Don’t fall into the trap of hating someone or a group of someones because they are different racially, economically, geographically or even theologically. God loves them all and so should we. Assimilation is not the answer but neither is isolation.

John summed it up fairly well in:

1 John 2:15-17 Do not love the world or the things in the world. If anyone loves the world, the love of the Father is not in him. (16) For everything in the world—the desire of the flesh, the desire of the eyes, and the boasting of life—is not from the Father but from the world. (17) The world is passing away along with its desire, but the one who does the will of God abides forever.

There is a lot of discussion and electronic ink poured out these days on making the church relevant. Substitute Messianic Congregation for the word “church” and the argument is the same. When the body of Messiah starts diluting God’s standard of Holiness otherwise known as Torah, we start down a dangerous and slippery slope that can only end in eternal disaster. I read the other day where one pastor said that they don’t use the Bible much because it makes people uncomfortable. A caller on a popular radio talk show said she was Jewish but really looking for something else because the last time she attended a Shabbat service, the Rabbi spent his entire time extolling the merits of Al Gore’s book Inconvenient Truth. Assimilation is part of what brought Israel down to exile.

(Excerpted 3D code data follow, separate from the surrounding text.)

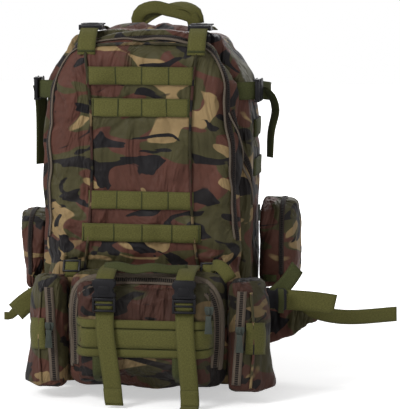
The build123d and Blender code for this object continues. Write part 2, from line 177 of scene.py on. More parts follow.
# %% Finish helper
class Finish:
    """A node material, with short calls for the nodes that every finish uses."""

    def __init__(self, name, roughness, sheen=0.0, specular=0.5, uv=False):
        self.material = bpy.data.materials.new(name)
        self.material.use_nodes = True
        self.tree = self.material.node_tree
        self.shader = self.tree.nodes["Principled BSDF"]
        self.shader.inputs["Roughness"].default_value = roughness
        self.shader.inputs["Sheen Weight"].default_value = sheen
        self.shader.inputs["Specular IOR Level"].default_value = specular
        coords = self.tree.nodes.new("ShaderNodeTexCoord")
        self.place = coords.outputs["UV" if uv else "Object"]
        self.last_normal = None

    def node(self, kind, **values):
        made = self.tree.nodes.new("ShaderNode" + kind)
        for key, value in values.items():
            setattr(made, key, value)
        return made

    def link(self, source, target):
        self.tree.links.new(source, target)

    def mapped(self, stretch=(1, 1, 1), shift=(0, 0, 0)):
        mapping = self.node("Mapping")
        mapping.inputs["Scale"].default_value = stretch
        mapping.inputs["Location"].default_value = shift
        self.link(self.place, mapping.inputs["Vector"])
        return mapping.outputs[0]

    def noise(self, scale, detail=2.0, distortion=0.0, rough=0.5, **where):
        made = self.node("TexNoise")
        made.inputs["Scale"].default_value = scale
        made.inputs["Detail"].default_value = detail
        made.inputs["Distortion"].default_value = distortion
        made.inputs["Roughness"].default_value = rough
        self.link(self.mapped(**where), made.inputs["Vector"])
        return made.outputs[0]

    def ramp(self, value, low, high, to_low=0.0, to_high=1.0):
        made = self.node("MapRange")
        for key, number in (("From Min", low), ("From Max", high), ("To Min", to_low), ("To Max", to_high)):
            made.inputs[key].default_value = number
        self.link(value, made.inputs["Value"])
        return made.outputs[0]

    def mix(self, amount, first, second):
        made = self.node("Mix", data_type="RGBA")
        for socket, source in ((made.inputs[0], amount), (made.inputs[6], first), (made.inputs[7], second)):
            if isinstance(source, tuple):
                socket.default_value = (*source, 1.0)
            elif isinstance(source, float):
                socket.default_value = source
            else:
                self.link(source, socket)
        return made.outputs[2]

    def maths(self, operation, first, second=0.0):
        made = self.node("Math", operation=operation)
        for socket, source in ((made.inputs[0], first), (made.inputs[1], second)):
            if isinstance(source, (int, float)):
                socket.default_value = source
            else:
                self.link(source, socket)
        return made.outputs[0]

    def bump(self, height, strength, distance):
        made = self.node("Bump")
        made.inputs["Strength"].default_value = strength
        made.inputs["Distance"].default_value = distance
        self.link(height, made.inputs["Height"])
        if self.last_normal is not None:
            self.link(self.last_normal, made.inputs["Normal"])
        self.last_normal = made.outputs[0]
        self.link(self.last_normal, self.shader.inputs["Normal"])

    def colour(self, source):
        self.link(source, self.shader.inputs["Base Color"])

    def roughness(self, source):
        self.link(source, self.shader.inputs["Roughness"])


def srgb(red, green, blue):
    """A colour as the eye names it, 0 to 255, turned to the linear values of light."""
    return tuple(((v / 255 + 0.055) / 1.055) ** 2.4 if v > 10 else v / 255 / 12.92
                 for v in (red, green, blue))


print("finish helper ready")

# %% [markdown]
# ### Woodland camouflage cloth
# The print has four inks: a red-brown ground, dark leaf green, a little sand, and
# near-black branches on top. Each ink is a large, twisted noise cut hard at one
# level, stretched sideways as the printed blots are. A fine weave and slow creases
# go into the bump, and the creases are also darkened a little with painted shade.
# Darker copies of the cloth, with every ink dimmed evenly, are painted shade for
# the parts of the pack that lie in shadow.

# %% Camouflage cloth
BROWN_INK = srgb(94, 59, 49)
GREEN_INK = srgb(76, 72, 46)
SAND_INK = srgb(160, 135, 95)
BLACK_INK = srgb(25, 23, 26)


def camouflage(name, shift, painted_light=1.0):
    cloth = Finish(name, roughness=0.5, sheen=0.03, specular=0.14)
    # a factor below 1 dims every ink evenly: painted shade for cloth that lies in shadow
    inks = [tuple(v * painted_light for v in ink) for ink in (BROWN_INK, GREEN_INK, SAND_INK, BLACK_INK)]
    wide = (1.0, 1.0, 1.75)

    def blot(scale, level, seed, twist, detail=1.6):
        field = cloth.noise(scale, detail, twist, 0.42, stretch=wide, shift=(shift + seed, seed * 0.7,
                                                                             seed * 1.3))
        return cloth.ramp(field, level - 0.006, level + 0.006)

    ground = cloth.mix(blot(9.5, 0.520, 3.1, 1.1), inks[0], inks[1])
    sand = cloth.mix(blot(9.0, 0.600, 7.7, 1.4), ground, inks[2])
    inked = cloth.mix(blot(10.5, 0.572, 12.4, 2.2), sand, inks[3])
    fade = cloth.noise(3.2, 3.0)
    crease = cloth.noise(34.0, 4.0, 0.6, 0.6, stretch=(1.0, 1.0, 0.55))
    # painted shade: the low parts of the crease noise, where the bump folds in, are darkened towards
    # near-black
    crease_shaded = cloth.mix(cloth.ramp(crease, 0.30, 0.70, 0.34, 0.0), inked, srgb(24, 20, 18))
    cloth.colour(cloth.mix(cloth.ramp(fade, 0.35, 0.7, 0.0, 0.04), crease_shaded, srgb(120, 104, 82)))
    cloth.roughness(cloth.ramp(crease, 0.2, 0.8, 0.62, 0.46))
    warp = cloth.node("TexWave", bands_direction="X")
    weft = cloth.node("TexWave", bands_direction="Z")
    for wave in (warp, weft):
        wave.inputs["Scale"].default_value = 330
        wave.inputs["Distortion"].default_value = 0.6
        cloth.link(cloth.place, wave.inputs["Vector"])
    cloth.bump(cloth.maths("MULTIPLY", warp.outputs["Fac"], weft.outputs["Fac"]), 0.25, 0.0004)
    cloth.bump(crease, 0.5, 0.0035)
    folds = cloth.noise(11.0, 3.0, 1.6, 0.55, stretch=(1.3, 1.0, 0.6))
    cloth.bump(folds, 0.9, 0.028)
    return cloth.material


camo = camouflage("camo_cloth", 0.0)
# the darker copies below are painted shade for the parts of the pack that lie in shadow
camo_low_shaded = camouflage("camo_cloth_low_shaded", 5.3, 0.9)
camo_waist_shaded = camouflage("camo_cloth_waist_shaded", 5.3, 0.56)
camo_side_shaded = camouflage("camo_cloth_side_shaded", 11.9, 0.9)
# the darkest copy, for the panel's edges: painted shade along the seams
camo_seam_shaded = camouflage("camo_cloth_seam_shaded", 11.9, 0.5)
print("camouflage ready:", camo.name, camo_low_shaded.name, camo_side_shaded.name)

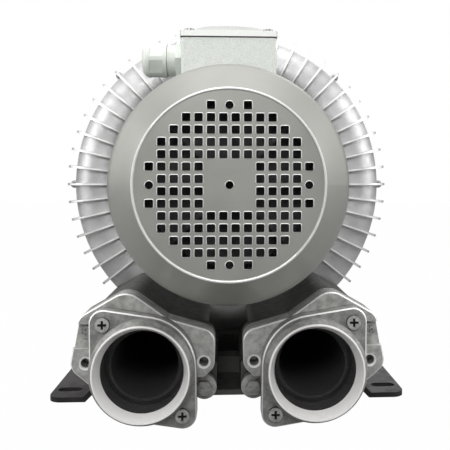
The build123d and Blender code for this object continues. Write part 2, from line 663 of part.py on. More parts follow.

People are searching for answers. I’ve had several phone calls, emails and texts this week from people who are concerned. They tell me that they have never in their lives seen such hate as we are experiencing here in our own country. The good news is, we who have Yeshua, the Jewish Messiah in our hearts have the answer people are searching for. And we are charged with proclaiming the Besorah, the Good News of Yeshua to everyone, Jew and Gentile alike.

Abraham understood it, and so did Yeshua. We don’t have to marry the world in order to win the world. Don’t compromise. Don’t assimilate. But don’t stop loving. God never stops loving, and neither should we.